The fight starts well for me. I push the 2 guys closest backwards. This is the apex of the fight for me. I stand, i am beaten badly. They move to the next car. Other passengers are seated. they watch in silence. I am bloodied. I follow them to the next car. Very Smart. We fight. I am beaten more. I hit on guy pretty good. They move on again to the next car. I look at my shirt (which is white) and its covered in blood (mine of course). And I mean COVERED. I used to have a picture. It was on my girlfriend's camera. she's is long gone and the picture likely lost. I follow.

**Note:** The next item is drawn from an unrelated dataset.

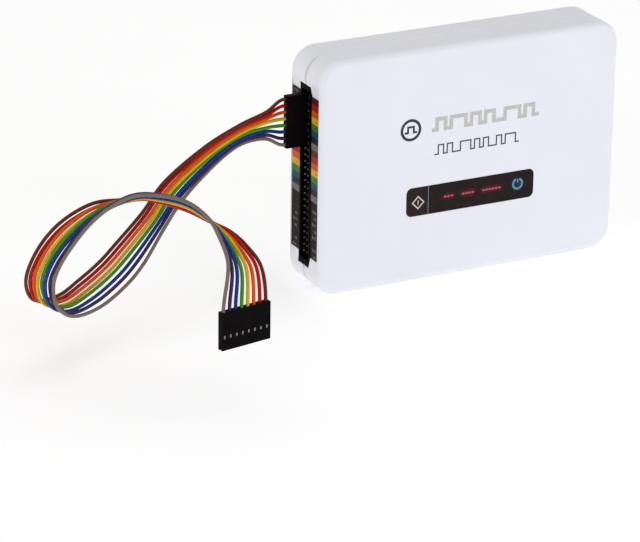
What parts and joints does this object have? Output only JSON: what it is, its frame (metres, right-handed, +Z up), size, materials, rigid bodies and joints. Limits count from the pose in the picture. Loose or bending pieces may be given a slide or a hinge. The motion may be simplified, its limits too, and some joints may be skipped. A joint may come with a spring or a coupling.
{
  "type": "usb logic analyzer",
  "caption": "Pocket USB logic analyzer: rounded two-part plastic case on its long side, dark key panel, boxed side port, and a plugged-in ribbon of coloured test wires.",
  "frame": {"origin": "middle of the long narrow side the case stands on, on the case's centre line", "axes": "+X along the case's width, from the channel port side to the USB side; +Y from the front panel towards the rear; +Z up"},
  "size_m": [0.2521, 0.1068, 0.092],
  "materials": {
    "case": "fine satin moulding",
    "panel": "gloss",
    "key": "gloss",
    "switch_black": "matte",
    "switch_stem": "matte",
    "light_pipe": "clear moulded acrylic",
    "lamp": "gloss",
    "board": "solder mask",
    "chip": "matte",
    "resistor": "matte",
    "passive": "ceramic",
    "can": "satin",
    "header": "matte",
    "pins": "gold flash",
    "strip": "printed film with colour cells",
    "usb_metal": "plated",
    "usb_plastic": "matte",
    "screw": "zinc plated",
    "foot": "matte",
    "plate": "blank film",
    "plug": "satin",
    "crimp": "tin plated",
    "wire_brown": "satin PVC insulation",
    "wire_red": "satin PVC insulation",
    "wire_orange": "satin PVC insulation",
    "wire_yellow": "satin PVC insulation",
    "wire_green": "satin PVC insulation",
    "wire_blue": "satin PVC insulation",
    "wire_violet": "satin PVC insulation",
    "wire_grey": "satin PVC insulation"
  },
  "bodies": {
    "case": {"front_cover": "case", "rear_cover": "case", "panel_lens": "panel", "tact_switch_body": "switch_black", "light_pipe": "light_pipe", "indicator_leds": "lamp", "power_led": "lamp", "main_board": "board", "logic_chip": "chip", "memory_chip": "chip", "usb_chip": "chip", "input_buffers": "chip", "resistor_networks": "resistor", "chip_passives": "passive", "crystal": "can", "regulator": "chip", "electrolytic_caps": "can", "port_header": "header", "port_pins": "pins", "port_strip_front": "strip", "port_strip_rear": "strip", "usb_shell": "usb_metal", "usb_insert": "usb_plastic", "usb_contacts": "pins", "case_screws": "screw", "rubber_feet": "foot", "rating_plate": "plate"},
    "start_key": {"start_key": "key"},
    "switch_stem": {"switch_stem": "switch_stem"},
    "near_plug": {"near_plug_housing": "plug", "near_contacts": "crimp"},
    "lead_wires": {"wire_brown": "wire_brown", "wire_red": "wire_red", "wire_orange": "wire_orange", "wire_yellow": "wire_yellow", "wire_green": "wire_green", "wire_blue": "wire_blue", "wire_violet": "wire_violet", "wire_grey": "wire_grey"},
    "far_plug": {"far_plug_housing": "plug", "far_contacts": "crimp"}
  },
  "joints": [
    {"name": "start_key_press", "type": "slide", "parent": "case", "child": "start_key", "axis": [0, 1, 0], "range_m": [0, 0.0005], "stiffness_N_per_m": 200, "springref_m": -0.0005},
    {"name": "switch_stem_travel", "type": "slide", "parent": "case", "child": "switch_stem", "axis": [0, 1, 0], "range_m": [0, 0.0005]},
    {"name": "near_plug_pull", "type": "slide", "parent": "case", "child": "near_plug", "axis": [-1, 0, 0], "range_m": [0, 0.015]},
    {"name": "lead_swing", "type": "hinge", "parent": "near_plug", "child": "lead_wires", "pos_m": [-0.071, 0.00127, 0.06659], "axis": [0, 0, 1], "range_deg": [-15, 15], "stiffness_Nm_per_rad": 0.02},
    {"name": "far_plug_tilt", "type": "hinge", "parent": "lead_wires", "child": "far_plug", "pos_m": [-0.13052, -0.08983, 0.03815], "axis": [0.9848, 0.1736, 0], "range_deg": [-20, 20], "stiffness_Nm_per_rad": 0.002}
  ],
  "couplings": [
    {"joint": "switch_stem_travel", "follows": "start_key_press", "ratio": 1}
  ]
}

This time they do not engage immediately, I imagine because i am drenched in blood which is still pouring out of my nose and mouth. The train stops. Its the pavonia stop, close to my house. The doors open. I look at them, they look at me. I look at my shirt. I get off the train. I am beaten. Tom Cruise failed me again. Poker is missing. My nose is clearly broken badly.

I check my pockets and still have my cash and phone. Wallet is gone. Assholes. I try to get a cab at the stand near the station. No one will take me. Apparently being covered in blood is a "problem". Idiots. Finally some dude driving by stops and picks me up. Takes me back to my place. Thank you dude. I meant to send you a present or something but I lost your number. I get to my apartment and I don't have keys. My GF is out with some other chick (at this point I think we've started to hate each other a little, but the full on hate that is to come). I call her and yell at her for not being home when i'm all fucked up. She says she's coming home. I hang up. I find my keys in my pocket where they were hidden. I go to sleep. I am legend.